Archives for posts with tag: Canadian Thanksgiving

I haven’t written here in a little while, in large part because there have been many other things to do. I think I also needed a break from my own voice. Though, new stories are filling up my mind and slowly forming on the page.

I love telling the story of The Dale. It is a story that is sometimes difficult, sometimes hilarious, sometimes sad, sometimes joyous, and most times deeply good. I also love listening to the story of The Dale as told by other people, which is why I would like to share what Dion recently wrote on his own blog about Thanksgiving Sunday in Parkdale.

You’d think that people living in poverty wouldn’t have much to be thankful for.
But you’d be wrong.
Oh so very wrong.

I was reminded of that in church yesterday at The Dale. People kept listing things they were thankful for. Not big houses or shiny cars or other crap like that.
But for people.
Community.
For being alive.
One Person was thankful for clean clothes…

For me I found myself thankful for the incredible unity amongst so much diversity. There were:

Young children and senior citizens.
People with different colours of skin.
Syrian refugees and people born and raised right here in Canada.
People in wheelchairs, mobility scooters, and able-bodied folks.

People who had homes and people who did not.
People who speak English and some who did not.
People with obvious significant mental health issues and others who had mental health issues a bit harder to spot.
People of different genders including someone who is transgendered.
Some first timers to the church and some who are always there.

The beauty was that amidst all of our diversity we were one body worshipping the same God. I found myself forgetting all about my own plight in life and overwhelmed with gratitude. I have so much to be thankful for.

At the end of the service one of the youngest people there requested we sing one final closing song. I will end here as it is beautiful and my prayer for this thanksgiving day.

Prayer of Thanksgiving

Jesus put this song into our hearts
It’s a song of joy no one can take away
Jesus put this song into our hearts

Jesus taught us how to live in harmony
Different faces different races, He made us one
Jesus taught us how to live in harmony

Jesus taught us how to be a family
Loving one another with love that He gives
Jesus taught us how to be a family

Jesus turned our sorrow into dancing
Changed our tears of sadness into rivers of joy
Jesus turned our sorrow into dancing

Amen

To read more from Dion go to: https://www.dionoxford.com

The truth is, I wanted to be able to write something this weekend about all that I have to be grateful for. I know there is a lot. For some reason every time I sat to write, nothing came out.

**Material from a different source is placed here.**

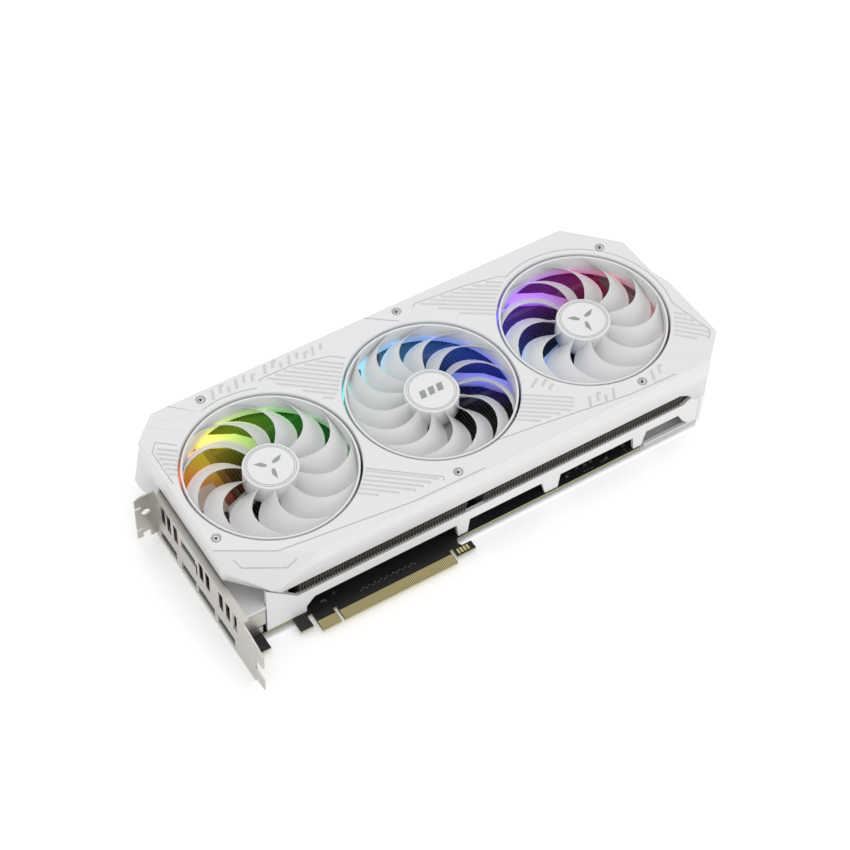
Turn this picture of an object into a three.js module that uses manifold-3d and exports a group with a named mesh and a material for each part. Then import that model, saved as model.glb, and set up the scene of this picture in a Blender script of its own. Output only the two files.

Thanksgiving is a holiday that I have long loved (my dad’s birthday often falls on it) and felt conflicted about (just ask any of my Indigenous friends to explain). This year, Thanksgiving weekend was particularly hard. I could feel it coming in the days leading up to it: I was melancholy and tired. Then the tears hit. I couldn’t stop missing people who have died. I felt overwhelmed by a number of different circumstances. Mixed up with the sadness was undeniable resentment.

I recently read about resentment being one of the opposites of gratitude. As I prepared to share about this idea at The Dale on Sunday, I couldn’t help but see myself in the middle of it. What does it look like to break through resentment and find freedom from its chains: the chains that prevent action, preoccupy thoughts, and propel unhealthy choices?

I suspect the starting point is confessing our resentments, which is not easy. One of the things I treasure about The Dale is how so many of my friends confess so freely. There are few masks, which challenges me to remove mine. So, through many tears I poured the hardship of the weekend out to Dion and then again at The Dale. In that act I felt heard, which in turn helped me feel less alone. Not news, but it turns out carrying resentment is very…human.

There is a space created for understanding, forgiveness, and grace when we confess. In turn, we are freed to develop a new spirit of gratitude. The act of gratitude takes practice, almost like working a muscle in order to make it stronger. I acknowledge there are many things to be thankful for, even in the midst of great struggle. If I’ve learned anything over the years, it’s that the seemingly “little” good things in life are actually very big and definitely worth noting. Resentment is hard to hold on to when there is a burgeoning spirit of thanksgiving.

I’m still tender. A serious wave of grief hit, and it has yet to break entirely. There is a lot about life that is hard, for each of us, in so many different ways. It is impossible to make sense of it all. What I believe is that life is a gift. I choose to believe that all things will ultimately be restored and made right. In putting away my resentment, I get to sing a new song, a song that can be sung everyday. Even on this Thanksgiving weekend.